British journalist and writer Katherine Quarmby wrote a book in 2011 on how disabled people get 'scapegoated' within society for all sorts of things. Most recently we have seen Britain's disabled being scapegoated for being benefit frauds and cheats, an intentional political ploy used in order to sell welfare reform to the wider British Public - while diverting attention from the activities of the financial sector that caused the last global economic recession.
Scapegoating effectively works to create negative social stereotypes that blame certain social groups for problems within society, becoming an easy to understand way for people to make sense of things that are often in reality, highly complex social problems. For example, the Nazi regime in Germany not only blamed Jewish people for the economic problems Germany faced, but painted them as a deviant and inferior 'race'.
Here is a headline from a British newspaper that uses a similar tactic towards disabled people:
"The fake disabled are crippling our economy" - The Telegraph, Jan 26 th 2012
This article was printed previously in The Sun newspaper before being taken up by The Telegraph . However, the journalist involved also wrote blogs for The Spectator where he again targeted the disabled, asking if Britain was becoming prone to 'immoral, lying, cheating, scumbags'?

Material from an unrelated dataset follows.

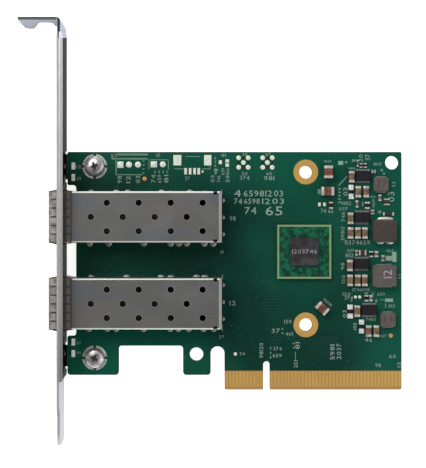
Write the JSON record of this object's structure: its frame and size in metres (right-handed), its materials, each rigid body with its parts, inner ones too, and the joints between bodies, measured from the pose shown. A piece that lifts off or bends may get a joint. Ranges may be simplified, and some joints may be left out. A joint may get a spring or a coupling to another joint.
{
  "type": "network interface card",
  "caption": "Low-profile server network card with plug-in port cages, a bare network processor, a power section and a full-height steel bracket.",
  "frame": {"origin": "middle of the edge connector's key notch, on the mating edge and on the component face of the board", "axes": "+X runs along the mating edge away from the bracket, +Y up the card from the edge connector, +Z out of the component face"},
  "size_m": [0.1092, 0.1201, 0.0184],
  "materials": {
    "board": "green solder mask over glass-epoxy laminate",
    "gold_plating": "hard gold plating",
    "tinned_pads": "tinned copper",
    "bracket_steel": "satin zinc-plated steel",
    "screw_steel": "bright zinc-plated steel",
    "cage_steel": "dull nickel-plated sheet",
    "spring_steel": "bright spring sheet",
    "connector_plastic": "black moulded plastic",
    "contact_metal": "gold-flashed contact strip",
    "light_plastic": "clear moulded resin over a white base",
    "chip_substrate": "green package laminate",
    "chip_silicon": "bare silicon, dark grey",
    "solder": "bright solder and tinned leads",
    "moulded_black": "black moulding compound",
    "inductor_core": "pressed grey powder core",
    "inductor_ferrite": "pressed light grey powder core",
    "resistor_body": "dark red glaze on ceramic",
    "capacitor_ceramic": "brown fired ceramic"
  },
  "bodies": {
    "root": {"big_capacitor_1": "capacitor_ceramic", "big_capacitor_2": "capacitor_ceramic", "big_capacitor_3": "capacitor_ceramic", "bracket": "bracket_steel", "capacitor_1": "capacitor_ceramic", "capacitor_10": "capacitor_ceramic", "capacitor_11": "capacitor_ceramic", "capacitor_12": "capacitor_ceramic", "capacitor_13": "capacitor_ceramic", "capacitor_14": "capacitor_ceramic", "capacitor_2": "capacitor_ceramic", "capacitor_3": "capacitor_ceramic", "capacitor_4": "capacitor_ceramic", "capacitor_5": "capacitor_ceramic", "capacitor_6": "capacitor_ceramic", "capacitor_7": "capacitor_ceramic", "capacitor_8": "capacitor_ceramic", "capacitor_9": "capacitor_ceramic", "chip_die": "chip_silicon", "chip_solder_balls": "solder", "chip_substrate": "chip_substrate", "circuit_board": "board", "decoupling_capacitors": "capacitor_ceramic", "edge_contacts_back": "gold_plating", "edge_contacts_front": "gold_plating", "heatsink_hole_rings": "gold_plating", "inductor_1": "inductor_core", "inductor_1_terminals": "solder", "inductor_2": "inductor_core", "inductor_2_terminals": "solder", "inductor_3": "inductor_core", "inductor_3_terminals": "solder", "inductor_4": "inductor_ferrite", "inductor_4_terminals": "solder", "lower_bracket_screw": "screw_steel", "lower_cage_base": "cage_steel", "lower_cage_shell": "cage_steel", "lower_port_connector": "connector_plastic", "lower_port_contacts": "contact_metal", "lower_port_lights": "light_plastic", "lower_spring_collar": "spring_steel", "regulator_1": "moulded_black", "regulator_1_leads": "solder", "regulator_2": "moulded_black", "regulator_2_leads": "solder", "regulator_3": "moulded_black", "regulator_3_leads": "solder", "regulator_4": "moulded_black", "regulator_4_leads": "solder", "resistor": "resistor_body", "screw_ground_pads": "tinned_pads", "upper_bracket_screw": "screw_steel", "upper_cage_base": "cage_steel", "upper_cage_shell": "cage_steel", "upper_port_connector": "connector_plastic", "upper_port_contacts": "contact_metal", "upper_port_lights": "light_plastic", "upper_spring_collar": "spring_steel"}
  },
  "joints": []
}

These notions only add to perception within society that disabled people are not just defective, but also deviant and immoral. Scope's report was readily disseminated by Britain's media, portraying negative behavior towards disability as a rather unintentional and benign phenomena. However, this report actually illuminated that negative attitudes and behavior towards disability are much more than a consequence of the abled-bodied not knowing what to say or how to act around disability. These actions arguably have their origins in deep-rooted social prejudice, and as such, it will take much more than a few short TV movies made to educate people, in order to make that prejudice disappear.